If you use the top-down approach to world building, designing the big lines of your world before looking at the details, you can create pages for the planet or planets that your game takes place on, the biggest factions or nation states and the races, cultures and religions that fill your world.

You might want to add pages for rulers and the people in power, major locations, important legends and historical events and figures — like the founders of nations and large wars that helped shape the world as it is today.

If you use the bottom-up approach, designing the most immediately visible details that players interact with first and then expanding out to the wider world, you can create pages for the starting village, the key NPCs there like the mayor, the innkeeper and the merchant and the sheriff, as well as important locations in the area like the nearby temple ruins, the rat-infested tavern and the fortified farm half an hours walk down the road.

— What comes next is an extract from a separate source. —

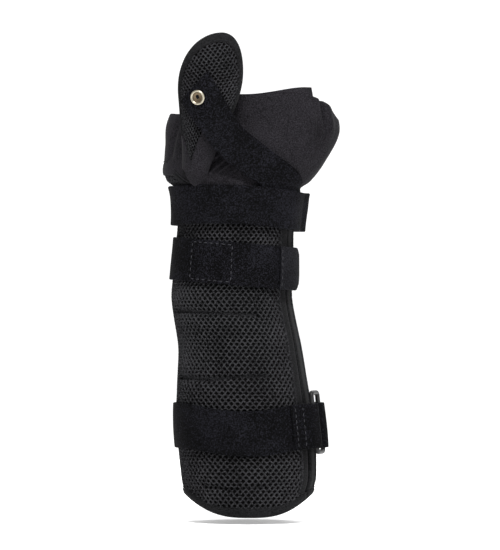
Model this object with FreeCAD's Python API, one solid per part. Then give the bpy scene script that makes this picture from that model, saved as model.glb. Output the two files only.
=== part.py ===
import FreeCAD, Part
import math
import os

# Long wrist and thumb splint in its worn shape, palm side to the front.
# Millimetres. +Z runs along the forearm towards the hand, the palm faces -Y and the thumb is at -X.
# The origin is the centre of the forearm opening, level with the lowest point of the hem.
# Angles on the body are measured from the front (-Y): 90 is the right side, 180 the back, -90 the left.

Vector = FreeCAD.Vector

# ---------------------------------------------------------------- driving dimensions

# Body of the splint: height, centre line in X, half-width. Half-depth falls evenly with height.
BODY = [
    (0, -0.5, 37.5),
    (12, -1, 39.4),
    (25, -0.6, 42.3),
    (60, -3.3, 42.8),
    (105, -6.3, 38.6),
    (135, -11.2, 37.8),
    (150, -10.4, 37.6),
    (175, -9.2, 36.4),
    (190, -8.2, 36.8),
    (204.5, -7.8, 39.2),
    (209, -7.0, 44.6),
    (220, -2.5, 48.7),
    (238, 3.0, 52.6),
    (252, 4.6, 49.5),
    (270, 6, 44),
]
HEM_HALF_DEPTH = 37.0
DEPTH_TAPER = 0.04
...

You might also want to add pages for local customs and legends, the closest city or neighboring town, the trade caravan that visits every month and that crazy old wizard who lives a tower out in the swamps.

Most storytellers do a little bit of both, giving a generic overview of the larger world, while providing more detail for the local environment.

Use during play

Usually, players will learn new details during their exploration: in some cases, these are discoveries of previously unknown secrets like how Mayor Cornelius is actually a polymorphed Lamassu named Xanadu. In other cases, this could be meeting new NPCs or visiting previously undiscovered planets. Sometimes new information is not so much discovered but created — like if a player marries an NPC or accidentally blows up a planet.

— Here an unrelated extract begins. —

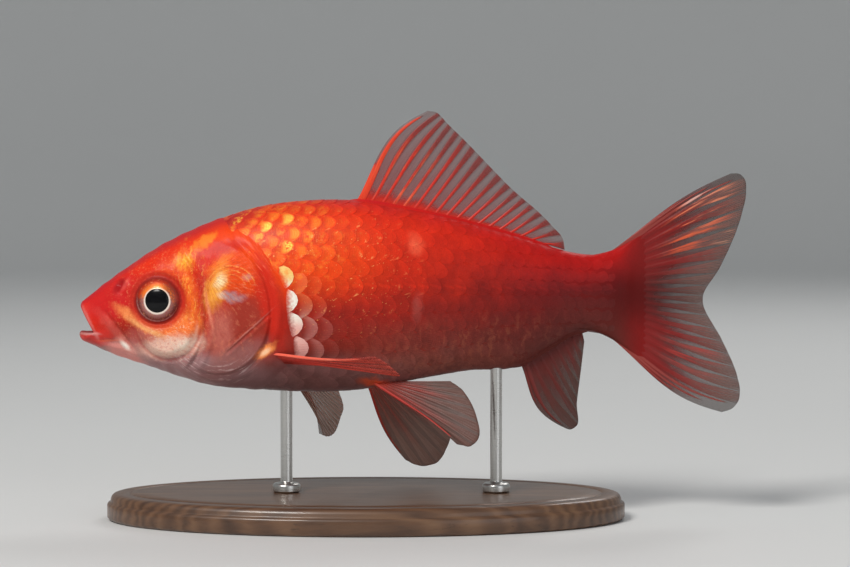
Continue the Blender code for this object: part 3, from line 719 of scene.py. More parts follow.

If the new information applies to something that is already described in the setting wiki, the page can easily be updated by the players — or the storyteller as your group might prefer — to reflect the new knowledge. If not, a new page can be created to describe the newly discovered content.

The wiki has a lot of hidden advanced features to make this easier. For example, if your character changes their name when marrying, all wiki links will automatically be updated. If you add a new planet, it will automatically appear in lists of planets. And if you find out an NPC is also operating under a different name, you can add that so both their previous name and the alias will link to the same NPC.

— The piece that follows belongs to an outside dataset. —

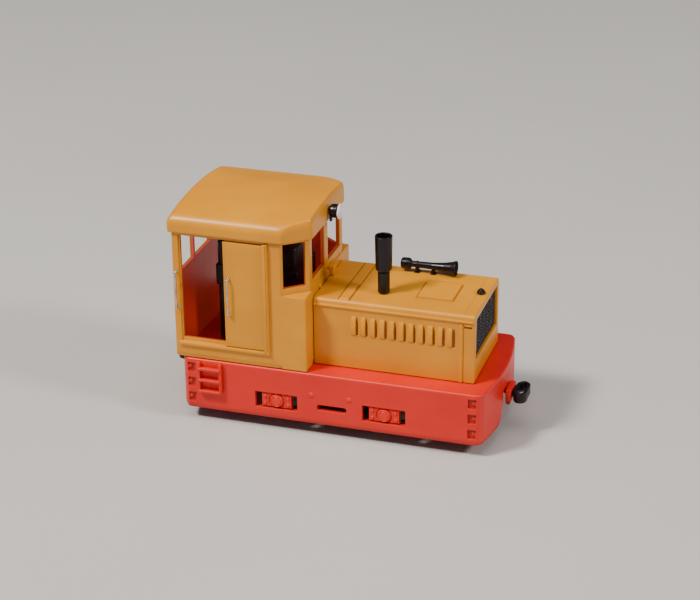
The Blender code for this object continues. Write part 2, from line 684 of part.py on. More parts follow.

Tip: if someone is killed or destroyed, do not remove the page. Instead, mark them as destroyed or deceased and keep the page — that way, it becomes part of the historic record instead of disappearing.

Perspective

One important detail to keep in mind is the perspective from which information in the Setting namespace is written. For some details (how many people live in a city) this is easy. For others (like the faction page for the rebels or the empire) it might be a bit harder, especially considering what the players may or may not know.

We have found that the most effective way to use the wiki is to list information in as unbiased a form as possible. Even if it may seem to help with 'method-acting', inaccurate information tends to be more confusing than helpful to the game.

For example, if the players are part of a (secretly evil) empire, you might be tempted to describe the rebels as evil terrorists, not because they are, but because that's how empire propaganda would describe them.

Instead, try to limit yourself to the factual information about the rebels in as unbiased a way as possible and let players draw their own conclusions. If you want to add more details about what groups of people believe, try to include them with quotes or add qualifiers like 'alleged' or 'supposedly'.

Thus instead of writing "The evil terrorist rebels blew up a factory producing medicine due to their hatred for the innocent people of the empire" — which would be the empire's propaganda or at least their opinion rather than the actual truth, you could write "The rebels are implicated in the Dozi-3 pharmaceutical factory sabotage. Empire security claims the attack was motivated by rebel hatred of innocent people of the empire".